I have gone through a lot of stages in my practice, though once I started composing with a voice, my interest was directed towards the possibilities of this medium. I enjoyed exploring it in many different ways until I found the most appealing one. I prefer easy solutions and I am also a minimalist, so it felt very natural to get into the instrument that is built in my own body. And coming from a visual arts background, my approach to sound and to voice is very imaginative, which means that composing for me seems more like sculpting or painting, and I imagine sound as a kind of fluid form in the abyss. Literally waves. And I love this material because it’s as light as the air! Right now, the interesting thing for me is to find the voice that is most relaxing and comforting to me and to the listener. I’m discovering that it happens under certain circumstances, for example, when I’m in particular places with beautiful acoustics, scents and atmospheres, I simply imagine the melodies in my head and they appear in the air in front of me, and I don’t even feel that I’m doing anything. It makes me very excited because the process is truly magical.

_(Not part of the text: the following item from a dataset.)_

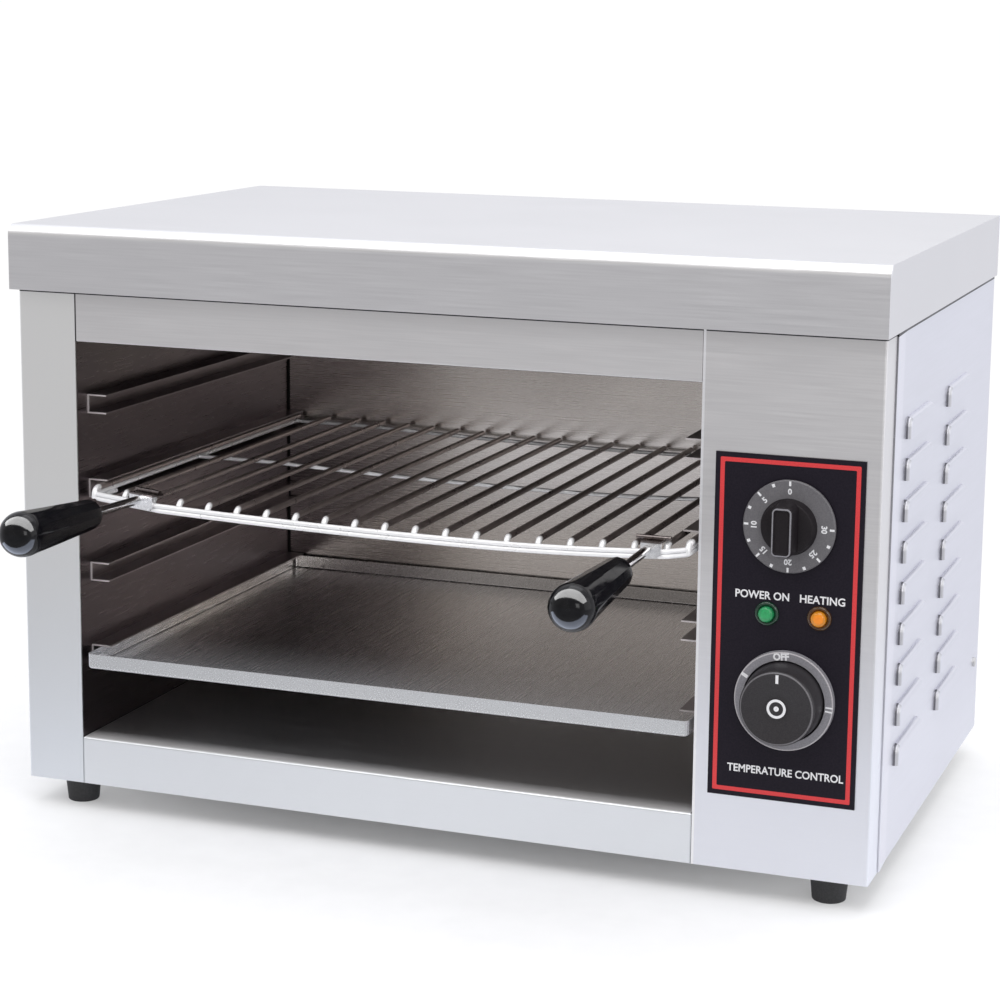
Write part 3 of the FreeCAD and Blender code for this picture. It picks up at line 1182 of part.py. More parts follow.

You have travelled extensively and lived in various countries, from Indonesia to Mexico and now Italy. What is your relationship with these different geographies and their musical traditions? How do they influence you?

Travels feed my curiosity and I love to explore. In addition to the landscapes and peculiar locations, I also investigate and research the music and audio spheres of the local cultures, especially traditional music, because of the use of peculiar instrumentation and scales. In the distant past, artists had only these simple tools with which to create, and I love simple instruments played with virtuosity. In many places I travel to, these traditions are still very much alive, for example, in Indonesia and India, where I have studied the most intensively. When I first heard my teacher, Shashwati Mandal, sing live, my jaw dropped, it was so crazy and beautiful at the same time. I had the privilege to participate in private concerts and sessions at my teacher’s home and I got to hear and meet some absolutely outstanding instrumentalists. In Java, where I lived and studied, I got to sing with a young gamelan group at local weddings. These experiences change the way I perceive music and sound, and also change the way I sing as I incorporate some elements of these traditions into my own way of giving voice. I just navigate towards things that intuitively feel right to me in terms of aesthetics and a kind of, let’s name it, spiritual fulfilment.

There is this liquid, aquatic feel to your latest album. How important is water as a symbol of life and rebirth for you – also sonically and conceptually? 

That’s very interesting; I feel it might be related to how I perceive sound as fluid matter that I can shape like a sculpture. Water is a truly beautiful material; it can take all sorts of crazy shapes but it’s still impossible to grasp. In that sense, it never really disappears, it just changes its form, it can be enormous and really powerful, but it can also be so small that we cannot even perceive it. I love the feeling of being in warm water, especially just floating on the surface and listening. Some of the most stunning landscapes I’ve encountered are in the Paracas National Park in Peru, where the desert intersects with the ocean. These two entities create a sense of something incredibly vast and give me a sense of hope.

What awaits you next?

Hopefully more inspiring places! I have live performances scheduled around some beautiful locations this fall, for which I’m very grateful and happy. Later in the winter season, I plan to travel further for new sound experiences. I’m also preparing a composition for the Longform Editions, which I’m recording in a very special place near where I live in Italy, and next year, beloved collaborator Sofie Birch and I are releasing a new album on Unsound Productions.